3D techniques and computational photography provide an exciting new “how” for the representation of archaeological objects. The “what”, however, is dictated to a certain extent by the technology (freestanding objects in the round seem most popular). And the “why”, for now, is partly “because we can!”. It’ll be interesting to see whether digital 3D representations become a standard part of the archaeological toolkit, like photography, or whether there will be a intellectual backlash, as there was with the casts. After all, on a Platonic level, we’re moving ever further from the ideal expression of an object. Will 3D models bring greater access to ancient art and archaeology to the online multitude, as this Google-glass derived printable 3D model of a head of Marcus Aurelius in the Walters Museum suggests? Or is an admittedly cursory 3D effort to model the cast of a Roman copy of a Greek sculpture nothing but an even more indistinct shadow on the wall of the cave?
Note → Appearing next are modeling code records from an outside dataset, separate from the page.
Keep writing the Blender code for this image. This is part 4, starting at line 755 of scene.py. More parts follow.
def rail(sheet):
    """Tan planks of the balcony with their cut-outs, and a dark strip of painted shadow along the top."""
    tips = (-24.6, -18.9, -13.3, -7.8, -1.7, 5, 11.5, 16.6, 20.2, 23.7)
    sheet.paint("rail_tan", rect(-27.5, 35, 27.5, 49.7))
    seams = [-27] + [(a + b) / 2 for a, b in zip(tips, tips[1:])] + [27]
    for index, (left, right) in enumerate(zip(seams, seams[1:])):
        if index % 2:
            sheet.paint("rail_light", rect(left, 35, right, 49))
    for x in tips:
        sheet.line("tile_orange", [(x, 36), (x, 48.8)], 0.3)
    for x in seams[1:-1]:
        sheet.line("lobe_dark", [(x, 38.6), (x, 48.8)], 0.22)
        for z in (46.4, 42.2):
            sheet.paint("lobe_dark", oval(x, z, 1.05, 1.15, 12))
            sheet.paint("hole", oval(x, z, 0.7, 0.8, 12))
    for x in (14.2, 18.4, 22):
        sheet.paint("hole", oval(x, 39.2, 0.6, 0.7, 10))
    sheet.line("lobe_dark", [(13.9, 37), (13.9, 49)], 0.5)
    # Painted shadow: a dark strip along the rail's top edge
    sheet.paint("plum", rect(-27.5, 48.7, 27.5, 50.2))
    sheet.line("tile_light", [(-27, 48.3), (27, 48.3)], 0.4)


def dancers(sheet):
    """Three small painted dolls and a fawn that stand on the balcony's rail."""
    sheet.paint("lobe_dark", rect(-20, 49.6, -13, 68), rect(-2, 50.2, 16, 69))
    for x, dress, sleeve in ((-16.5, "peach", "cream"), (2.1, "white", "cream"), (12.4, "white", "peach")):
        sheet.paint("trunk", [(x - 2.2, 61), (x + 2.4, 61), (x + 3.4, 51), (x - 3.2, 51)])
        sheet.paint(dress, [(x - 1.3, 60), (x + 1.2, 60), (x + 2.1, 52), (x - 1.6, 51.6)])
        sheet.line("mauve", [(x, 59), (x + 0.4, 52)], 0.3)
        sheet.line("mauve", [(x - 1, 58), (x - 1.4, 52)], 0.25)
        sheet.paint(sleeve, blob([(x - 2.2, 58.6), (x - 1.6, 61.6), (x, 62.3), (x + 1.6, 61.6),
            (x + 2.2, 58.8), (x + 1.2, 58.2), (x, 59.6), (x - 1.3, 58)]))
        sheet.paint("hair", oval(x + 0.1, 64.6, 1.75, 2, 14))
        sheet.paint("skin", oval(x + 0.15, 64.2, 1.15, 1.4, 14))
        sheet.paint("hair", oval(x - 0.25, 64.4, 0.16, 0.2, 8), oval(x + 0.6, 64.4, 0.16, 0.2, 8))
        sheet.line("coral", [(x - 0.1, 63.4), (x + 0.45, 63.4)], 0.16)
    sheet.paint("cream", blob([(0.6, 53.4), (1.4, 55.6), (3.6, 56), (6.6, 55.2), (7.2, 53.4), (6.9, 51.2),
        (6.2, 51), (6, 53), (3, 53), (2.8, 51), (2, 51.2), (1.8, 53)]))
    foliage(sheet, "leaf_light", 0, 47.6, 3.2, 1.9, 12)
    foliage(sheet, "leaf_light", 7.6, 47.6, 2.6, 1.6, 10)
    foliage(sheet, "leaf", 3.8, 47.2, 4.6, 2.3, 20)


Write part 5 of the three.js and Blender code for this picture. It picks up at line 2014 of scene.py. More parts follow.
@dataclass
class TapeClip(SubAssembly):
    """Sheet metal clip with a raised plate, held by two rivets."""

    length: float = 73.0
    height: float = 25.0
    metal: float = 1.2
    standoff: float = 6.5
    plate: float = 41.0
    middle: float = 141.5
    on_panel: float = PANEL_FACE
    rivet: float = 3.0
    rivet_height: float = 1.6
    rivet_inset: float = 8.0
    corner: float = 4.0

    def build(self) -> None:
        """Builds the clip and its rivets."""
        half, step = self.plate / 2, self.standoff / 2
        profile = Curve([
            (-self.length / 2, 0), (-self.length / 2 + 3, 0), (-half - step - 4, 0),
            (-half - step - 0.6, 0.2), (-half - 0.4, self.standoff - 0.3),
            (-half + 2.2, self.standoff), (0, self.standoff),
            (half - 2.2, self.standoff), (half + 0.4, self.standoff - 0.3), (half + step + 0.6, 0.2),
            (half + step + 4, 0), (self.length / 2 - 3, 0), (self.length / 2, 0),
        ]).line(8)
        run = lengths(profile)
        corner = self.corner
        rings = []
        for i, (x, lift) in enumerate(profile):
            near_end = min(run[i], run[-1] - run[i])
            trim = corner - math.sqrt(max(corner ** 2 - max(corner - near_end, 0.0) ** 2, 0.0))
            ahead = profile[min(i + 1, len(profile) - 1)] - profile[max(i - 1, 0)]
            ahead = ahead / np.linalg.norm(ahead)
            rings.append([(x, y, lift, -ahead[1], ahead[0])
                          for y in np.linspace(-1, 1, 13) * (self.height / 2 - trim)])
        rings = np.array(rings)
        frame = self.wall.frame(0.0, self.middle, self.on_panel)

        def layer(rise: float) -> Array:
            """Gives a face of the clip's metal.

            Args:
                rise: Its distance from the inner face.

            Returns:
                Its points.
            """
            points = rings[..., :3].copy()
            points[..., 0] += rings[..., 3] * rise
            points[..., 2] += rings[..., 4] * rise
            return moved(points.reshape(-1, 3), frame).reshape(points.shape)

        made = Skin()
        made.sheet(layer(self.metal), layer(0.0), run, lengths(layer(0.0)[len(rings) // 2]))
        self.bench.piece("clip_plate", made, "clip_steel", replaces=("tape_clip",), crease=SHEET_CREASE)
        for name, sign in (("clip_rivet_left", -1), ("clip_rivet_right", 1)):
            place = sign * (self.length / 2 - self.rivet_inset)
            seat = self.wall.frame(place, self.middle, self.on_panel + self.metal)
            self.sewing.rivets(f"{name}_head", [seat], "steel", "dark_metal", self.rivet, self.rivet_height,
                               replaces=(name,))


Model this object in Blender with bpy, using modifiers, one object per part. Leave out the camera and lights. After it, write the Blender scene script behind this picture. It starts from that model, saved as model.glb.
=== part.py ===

I think some of the most exciting digital work in Classical archaeology that will be done in the next few years will actually involve tracing and visualizing the representation of archaeological monuments and works of art across time. Max Schich is already doing this with representations of Classical monuments in later art, and the Arachne database of the German Archaeological Institute has a contextual browser that allows one to visualize the relations between, say, an intaglio gemstone, a cast of the impression of that gem, an engraving of the cast of the impression of the gem, a textual description of the engraving of the cast of the impression of the gem… Understanding not only how we represent our material, but what we choose to represent and why, may help us understand better our own archaeological practice.